Marjorie Taylor Greene, once the unshakeable praetorian guard of the MAGA movement, has delivered a stunning rebuke of Donald Trump, admitting she was “naive” to believe he was ever truly a man of the people.
In a candid interview with the New York Times just days before vacating her seat in Congress, Greene detailed a spiritual crisis that shattered her political allegiance. Her reversal marks a seismic shift in the American evangelical right, a demographic whose influence often ripples into Kenya’s own religious and political discourse.
The rupture, Greene explained, was not policy-driven but spiritual. It culminated in September following the death of conservative influencer Charlie Kirk. While watching Kirk’s memorial service, Greene witnessed a moment that she says forced her to choose between her political idol and her Christian faith.
During the service, Kirk’s widow, Erika, publicly offered forgiveness to her husband’s killer—a profound act of grace that Greene noted resonated with sincere Christian teachings. However, when Donald Trump took the stage, the tone shifted drastically.

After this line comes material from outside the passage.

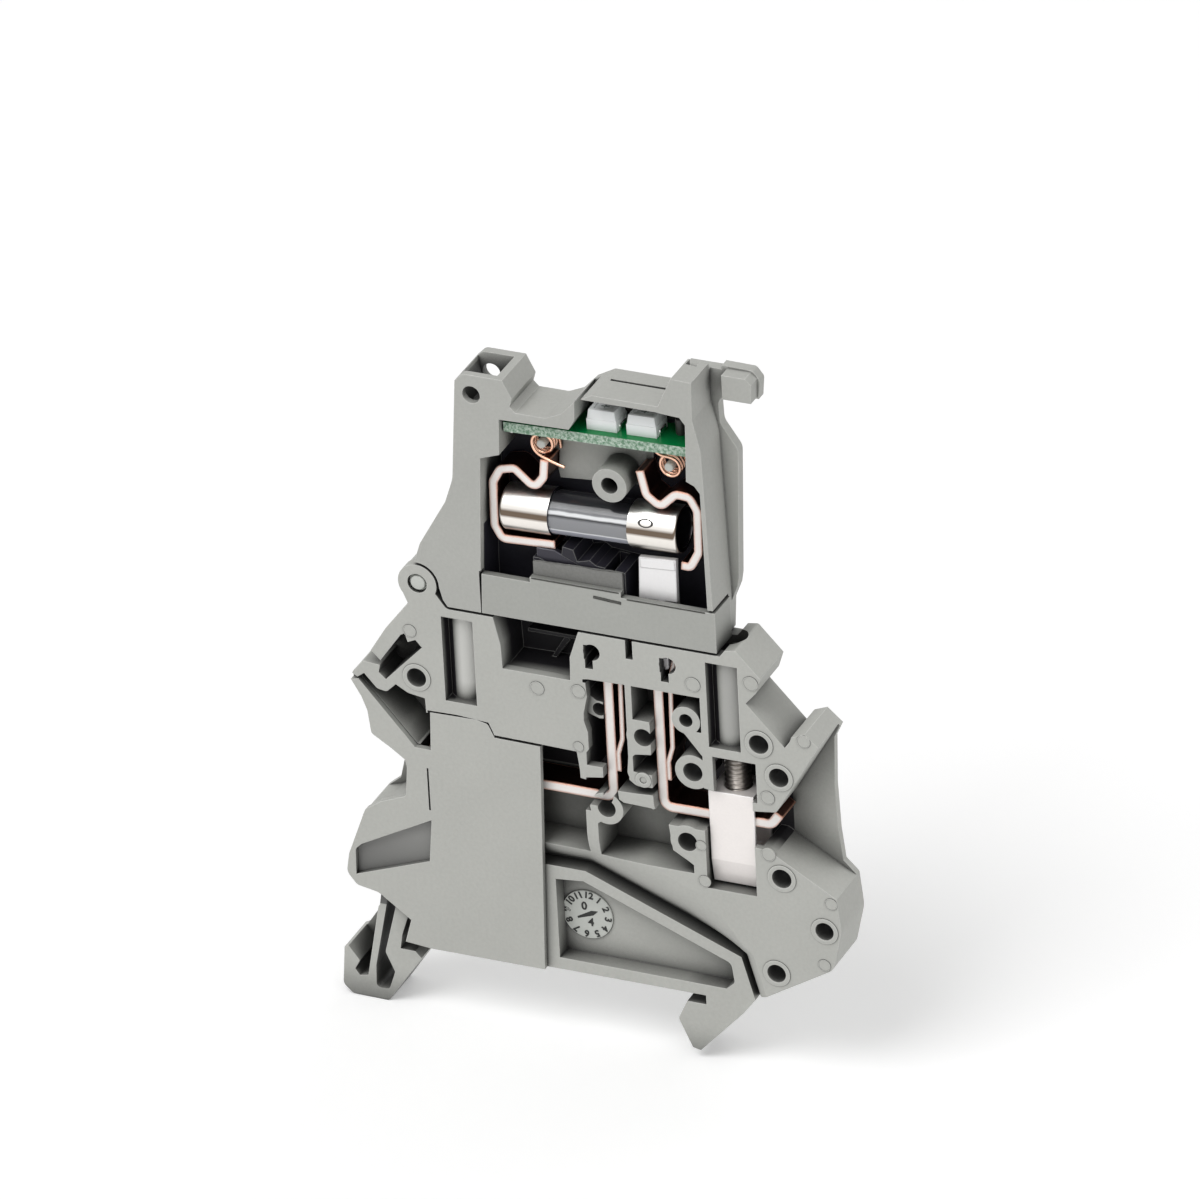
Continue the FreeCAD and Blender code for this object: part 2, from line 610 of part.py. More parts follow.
def lever_interior():
    """Boss, cradle ribs and clip supports that stand on the lever's back wall."""
    boss = disc(boss_x, boss_z, boss_radius, front + 0.6, web_front + 0.1)
    cradle = slab([(-0.2, 43.0), (10.6, 43.0), (10.6, 49.3), (7.3, 49.6), (6.6, 50.1), (5.2, 49.7), (4.8, 51.0),
                   (3.6, 51.2), (3.3, 49.4), (0.2, 49.4)], -1.9, web_front + 0.1)
    left_post = slab([(-5.6, 50.2), (-4.4, 50.0), (-2.0, 49.6), (-0.2, 49.6), (-0.2, 43.0), (-5.6, 43.0)],
                     1.5, web_front + 0.1)
    light_wall = slab([(1.5, 61.6, 0.8), (3.0, 65.0), (13.2, 65.4), (13.0, 60.2), (12.2, 58.4), (2.4, 57.6)],
                      1.2, web_front + 0.1)
    return [boss, cradle, left_post, light_wall]


def blade_slots():
    """Slots in the lever's floor for the two blades."""
    cuts = []
    for x in (left_upright_x, right_upright_x):
        middle = x + busbar_thickness / 2 + blade_gap + blade_thickness / 2
        cuts.append(block(middle - 0.55, middle + 0.55, -busbar_half_width - 0.2, busbar_half_width + 0.2,
                          housing_top, 50.5))
    return cuts


def lever_seats():
    """Seats in the lever's walls for the board, the fuse and the clips."""
    half = board_length / 2 + seat_gap
    thick = board_thickness / 2 + seat_gap
    board = block(board_x - half, board_x + half, front - 1, board_half_width + seat_gap,
                  board_z - thick, board_z + thick)
    fuse = fuse_tube(fuse_radius + seat_gap * 2, -fuse_length / 2 - 0.3, fuse_length / 2 + 0.3)
    seats = [turned(board, board_x, board_z, board_tilt), fuse]
    for path in (left_clip_path(), right_clip_path()):
        seats.append(bent_strip(path, clip_thickness + 0.2, 0.75, front - 1, clip_half_width + seat_gap))
    for points in (left_strap(), right_strap()):
        seats.append(slab(points, front - 1, -busbar_half_width + strap_thickness))
    return seats


def make_lever_body():
    body = slab(lever_outline(), front, back)
    body = body.fuse(lever_flange())
    body = body.fuse(lever_grip())
    body = body.cut(lever_cavity())
    body = join(body, lever_interior())
    body = body.cut(ear_hollow())
    body = body.cut(disc(-5.3, 68.2, 1.0, front - 1, back + 1))
    body = body.cut(disc(boss_x, boss_z, boss_hole_radius, front - 1, web_front - 0.2))
    body = cut(body, blade_slots())
    body = cut(body, lever_seats())
    marker_groove = block(8.9, 15.2, 0.5, 0.9, lever_top - 0.4, lever_top + 1)
    grip_hole = block(17.6, 18.8, 0.4, 1.7, 72.4, 75)
    top_step = block(15.5, 21.0, back - 1.6, back + 1, 73.2, 75)
    body = cut(body, [marker_groove, grip_hole, top_step])
    strip_seat = block(-5.6, lever_right + 1, front - 1, front + lever_strip_thickness + seat_gap,
                       lever_bottom - 1, lever_strip_top + lever_gap)
    return_seat = block(lever_right - return_thickness - seat_gap, lever_right + 1, front - 1,
                        return_depth + seat_gap, lever_bottom - 1, lever_strip_top + lever_gap)
    body = cut(body, [strip_seat, return_seat])
    relief = lug_radius + lever_relief_gap
    neck = [(-15.0, pivot_z), (-10.3, pivot_z), (-9.9, 43.0), (-9.2, 42.0), (-15.0, 42.0)]
    near_layer = front + lug_thickness + 0.15
    far_layer = back - lug_thickness - 0.15
    body = cut(body, [disc(pivot_x, pivot_z, relief, front - 1, near_layer), slab(neck, front - 1, near_layer),
                      disc(pivot_x, pivot_z, relief, far_layer, back + 1), slab(neck, far_layer, back + 1)])
    arm = disc(pivot_x, pivot_z, lug_radius - 0.1, front + lug_thickness + 0.15, back - lug_thickness - 0.15)
    body = body.fuse(arm)
    body = body.cut(disc(pivot_x, pivot_z, pin_radius + pin_gap, front - 1, back + 1))
    return body.removeSplitter()


def make_lever_cover():
    """The strip left of the lever's near side, with its return round the right end."""
    top = lever_strip_top
    strip = slab([(-5.5, lever_bottom), (-5.3, top), (0.2, top), (0.2, top + 0.6), (10.5, top + 0.6), (10.5, top),
                  (lever_right - 0.2, top), (lever_right, lever_bottom)], front, front + lever_strip_thickness)
    side = block(lever_right - return_thickness, lever_right + 0.1, front, return_depth, lever_bottom, top)
    return join(strip, [side])


def make_lever_pin():
    return disc(pivot_x, pivot_z, pin_radius, front + 0.1, back - 0.1)


# Fuse, clips and blades

def fuse_tube(radius, low, high):
    """Cylinder along the fuse's axis, from low to high measured from its middle."""
    tube = Part.makeCylinder(radius, high - low, at(fuse_x + low, fuse_z), FreeCAD.Vector(1, 0, 0))
    return turned(tube, fuse_x, fuse_z, fuse_tilt)


def make_cap(side):
    half = fuse_length / 2
    inner = half - cap_length
    low, high = (inner, half) if side > 0 else (-half, -inner)
    hollow_low, hollow_high = (inner - 1, half - 0.4) if side > 0 else (-half + 0.4, -inner + 1)
    return fuse_tube(fuse_radius, low, high).cut(fuse_tube(fuse_radius - cap_thickness, hollow_low, hollow_high))


def make_glass():
    half = fuse_length / 2 - 0.45
    outer = fuse_tube(fuse_radius - cap_thickness, -half, half)
    return outer.cut(fuse_tube(fuse_radius - cap_thickness - 0.6, -half - 1, half + 1))


def make_fuse_wire():
    """Flat melting strip along the fuse's axis."""
    half = fuse_length / 2 - 0.4
    strip = block(fuse_x - half, fuse_x + half, -0.2, 0.2, fuse_z - 0.07, fuse_z + 0.07)
    return turned(strip, fuse_x, fuse_z, fuse_tilt)


def make_clip(path):
    return bent_strip(path, clip_thickness, 0.75, -clip_half_width, clip_half_width)


def left_clip_path():
    end = fuse_x - fuse_length / 2
    return [(end + 5.1, fuse_z + 6.6), (end + 4.9, fuse_z + 4.6), (end + 3.8, fuse_z + 3.15),
            (end + 1.6, fuse_z + 5.1), (end, fuse_z + 4.7), (end - 0.9, fuse_z + 3.1), (end - 1.0, fuse_z - 2.1),
            (end - 0.2, fuse_z - 3.55), (end + 5.8, fuse_z - 3.25)]


def right_clip_path():
    end = fuse_x + fuse_length / 2
    return [(end - 4.1, fuse_z + 7.3), (end - 3.5, fuse_z + 4.6), (end - 2.0, fuse_z + 3.45),
            (end - 0.2, fuse_z + 5.2), (end + 1.4, fuse_z + 5.1), (end + 2.2, fuse_z + 3.6), (end + 2.1, fuse_z - 1.3),
            (end + 1.1, fuse_z - 3.2), (end + 0.1, fuse_z - 3.1)]


def left_strap():
    return [(9.2, 46.0), (8.5, 46.0), (0.6, 49.5), (0.6, 50.5), (2.6, 50.5), (9.2, 47.6)]


def right_strap():
    return [(12.0, 46.6), (16.3, 46.8), (16.4, 51.8), (12.2, 51.5)]


def make_blade(x, strip_points):
    """Blade that plugs in beside a busbar's upright, with the strap to its clip."""
    low_x = x + busbar_thickness / 2 + blade_gap
    high_x = low_x + blade_thickness
    blade = block(low_x, high_x, -busbar_half_width, busbar_half_width, blade_tip, 47.0)
    tip = slab([(low_x - 1, blade_tip - 1), (high_x + 1, blade_tip - 1), (high_x + 1, blade_tip + 0.9),
                (high_x - 0.3, blade_tip), (low_x + 0.3, blade_tip), (low_x - 1, blade_tip + 1.6)],
               -busbar_half_width - 1, busbar_half_width + 1)
    strap = slab(strip_points, -busbar_half_width, -busbar_half_width + strap_thickness)
    return join(blade.cut(tip), [strap])


# Board, lamps and coils

def make_board():
    half = board_length / 2
    board = block(board_x - half, board_x + half, -board_half_width, board_half_width,
                  board_z - board_thickness / 2, board_z + board_thickness / 2)
    return turned(board, board_x, board_z, board_tilt)


def make_led(offset):
    low = board_z + board_thickness / 2
    base = block(board_x + offset - led_length / 2, board_x + offset + led_length / 2,
                 -led_half_width, led_half_width, low, low + led_height * 0.55)
    lens = block(board_x + offset - led_length * 0.42, board_x + offset + led_length * 0.42,
                 -led_half_width * 0.92, led_half_width * 0.92, low + led_height * 0.5, low + led_height)
    return turned(base.fuse(lens).removeSplitter(), board_x, board_z, board_tilt)


def make_coil(x, z, turns, legs):
    """Wire coil that winds clockwise from its top. Its legs reach the board above and the clip below."""
    points = [legs[0]]
    for step in range(round(turns * coil_steps) + 1):
        angle = math.pi / 2 - 2 * math.pi * step / coil_steps
        depth = coil_pitch * (step / coil_steps - turns / 2)
        points.append(at(x + coil_radius * math.cos(angle), z + coil_radius * math.sin(angle), depth))
    points.append(legs[1])
    path = Part.makePolygon(points)
    along = (points[1] - points[0]).normalize()
    across = along.cross(FreeCAD.Vector(0, 1, 0)).normalize() * (coil_wire / 2)
    over = along.cross(across).normalize() * (coil_wire / 2)
    corners = [points[0] + across + over, points[0] - across + over, points[0] - across - over,
               points[0] + across - over]
    section = Part.makePolygon(corners + corners[:1])
    return path.makePipeShell([section], True, False, 1)


pieces = {
    "housing": make_housing(),
    "left_cover": make_left_cover(),
    "left_busbar": make_busbar(left_upright_x, left_clamp_x),
    "right_busbar": make_busbar(right_upright_x, right_clamp_x),
    "left_contact_spring": make_contact_spring(left_upright_x),
    "right_contact_spring": make_contact_spring(right_upright_x),
    "left_clamp_sleeve": make_sleeve(left_clamp_x),
    "right_clamp_sleeve": make_sleeve(right_clamp_x),
    "left_clamp_screw": make_clamp_screw(left_clamp_x),
    "right_clamp_screw": make_clamp_screw(right_clamp_x),
    "lever_body": make_lever_body(),
    "lever_cover": make_lever_cover(),
    "lever_pin": make_lever_pin(),
    "fuse_glass": make_glass(),
    "fuse_wire": make_fuse_wire(),
    "fuse_cap_left": make_cap(-1),
    "fuse_cap_right": make_cap(1),
    "left_fuse_clip": make_clip(left_clip_path()),
    "right_fuse_clip": make_clip(right_clip_path()),
    "left_blade_contact": make_blade(left_upright_x, left_strap()),
    "right_blade_contact": make_blade(right_upright_x, right_strap()),
    "circuit_board": make_board(),
    "led_left": make_led(0.5),
    "led_right": make_led(5.0),
    "left_coil_spring": make_coil(1.4, 62.5, 3.25, (at(0.1, 63.75, -1.0), at(2.7, 61.3, 0.95))),
    "right_coil_spring": make_coil(15.8, 62.3, 3.5, (at(14.5, 63.8, -1.05), at(14.5, 60.9, 1.05))),
}

os.makedirs("parts", exist_ok=True)
for name, shape in pieces.items():
    shape.exportStep("parts/" + name + ".step")
    print(name, len(shape.Solids), round(shape.Volume, 2), shape.isValid())
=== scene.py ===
import bpy
import bmesh
import math
from mathutils import Matrix, Vector


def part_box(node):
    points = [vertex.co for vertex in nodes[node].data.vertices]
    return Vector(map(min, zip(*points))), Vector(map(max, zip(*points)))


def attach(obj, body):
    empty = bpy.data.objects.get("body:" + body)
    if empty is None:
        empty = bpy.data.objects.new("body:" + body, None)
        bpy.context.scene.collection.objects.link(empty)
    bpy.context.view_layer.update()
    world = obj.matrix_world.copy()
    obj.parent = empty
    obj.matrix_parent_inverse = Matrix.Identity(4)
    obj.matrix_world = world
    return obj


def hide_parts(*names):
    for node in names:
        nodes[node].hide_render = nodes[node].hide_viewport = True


mm = 0.001
alongX = (0, math.pi / 2, 0)
alongY = (math.pi / 2, 0, 0)
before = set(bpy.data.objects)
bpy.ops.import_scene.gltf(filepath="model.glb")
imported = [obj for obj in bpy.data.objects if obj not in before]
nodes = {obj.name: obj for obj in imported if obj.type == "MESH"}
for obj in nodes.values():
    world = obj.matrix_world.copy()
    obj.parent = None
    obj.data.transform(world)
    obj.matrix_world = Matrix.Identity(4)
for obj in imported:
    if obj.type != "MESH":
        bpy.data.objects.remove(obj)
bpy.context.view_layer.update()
print("frame loaded,", len(nodes), "solids")


# Selecting, editing and finishing. Sizes and places are in millimetres, and become metres here.

def deselectAll():
    if bpy.context.object is not None and bpy.context.object.mode != "OBJECT":
        bpy.ops.object.mode_set(mode="OBJECT")
    bpy.ops.object.select_all(action="DESELECT")


def makeActive(piece):
    deselectAll()
    piece.select_set(True)
    bpy.context.view_layer.objects.active = piece


def editAll(piece):
    # edit mode, with the whole mesh selected
    makeActive(piece)
    bpy.ops.object.mode_set(mode="EDIT")
    bpy.ops.mesh.select_all(action="SELECT")


def editFaces(piece, wanted):
    # edit mode, with only the faces that wanted() picks
    makeActive(piece)
    bpy.ops.object.mode_set(mode="EDIT")
    bpy.ops.mesh.select_mode(type="FACE")
    bpy.ops.mesh.select_all(action="DESELECT")
    mesh = bmesh.from_edit_mesh(piece.data)
    for face in mesh.faces:
        face.select_set(wanted(face))
    bmesh.update_edit_mesh(piece.data)


def endEdit():
    bpy.ops.object.mode_set(mode="OBJECT")


def insetFaces(width):
    bpy.ops.mesh.inset(thickness=width * mm)


def pushFaces(x, y, z):
    bpy.ops.mesh.extrude_region_move(TRANSFORM_OT_translate={"value": (x * mm, y * mm, z * mm)})


def applyModifier(piece, kind, **values):
    makeActive(piece)
    bpy.ops.object.modifier_add(type=kind)
    modifier = piece.modifiers[-1]
    for key, value in values.items():
        setattr(modifier, key, value)
    bpy.ops.object.modifier_apply(modifier=modifier.name)


def roundEdges(piece, width, segments=2, angle=50):
    applyModifier(piece, "BEVEL", width=width * mm, segments=segments, limit_method="ANGLE",
                  angle_limit=math.radians(angle))


def settle(piece):
    # the place goes into the mesh, and the object stays at the origin
    makeActive(piece)
    bpy.ops.object.transform_apply(location=True, rotation=True, scale=True)


def addBox(middle, size):
    deselectAll()
    bpy.ops.mesh.primitive_cube_add(size=1, location=Vector(middle) * mm, scale=Vector(size) * mm)
    box = bpy.context.object
    settle(box)
    return box


def addRod(middle, radius, length, turn=(0, 0, 0), sides=64):
    deselectAll()
    bpy.ops.mesh.primitive_cylinder_add(vertices=sides, radius=radius * mm, depth=length * mm,
                                        location=Vector(middle) * mm, rotation=turn)
    rod = bpy.context.object
    settle(rod)
    return rod


def copyOf(piece):
    makeActive(piece)
    bpy.ops.object.duplicate(linked=False)
    return bpy.context.object


def removePiece(piece):
    makeActive(piece)
    bpy.ops.object.delete()


def joinPieces(pieces):
    for piece in pieces:
        settle(piece)
    deselectAll()
    for piece in pieces:
        piece.select_set(True)
    bpy.context.view_layer.objects.active = pieces[0]
    bpy.ops.object.join()
    return pieces[0]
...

“That was absolutely the worst statement,” Greene told the Times. “It just shows where his heart is. And that’s the difference, with her having a sincere Christian faith, and proves that he does not have any faith.”
For Kenyan observers accustomed to the intersection of faith and politics, Greene’s pivot is significant. She described the moment as an awakening, realizing she had been conditioned to “never apologize and never admit when you’re wrong”—a tactic she now rejects.
“As a Christian, I don’t believe in doing that,” she emphasized. Greene admitted to a friend that the memorial made her realize she was part of a “toxic culture.”
As she prepares to leave office, the firebrand politician appears to be seeking a different kind of legacy, one less defined by partisan warfare and more by the tenets of her faith. “I really started looking at my faith,” she concluded. “I wanted to be more like Christ.”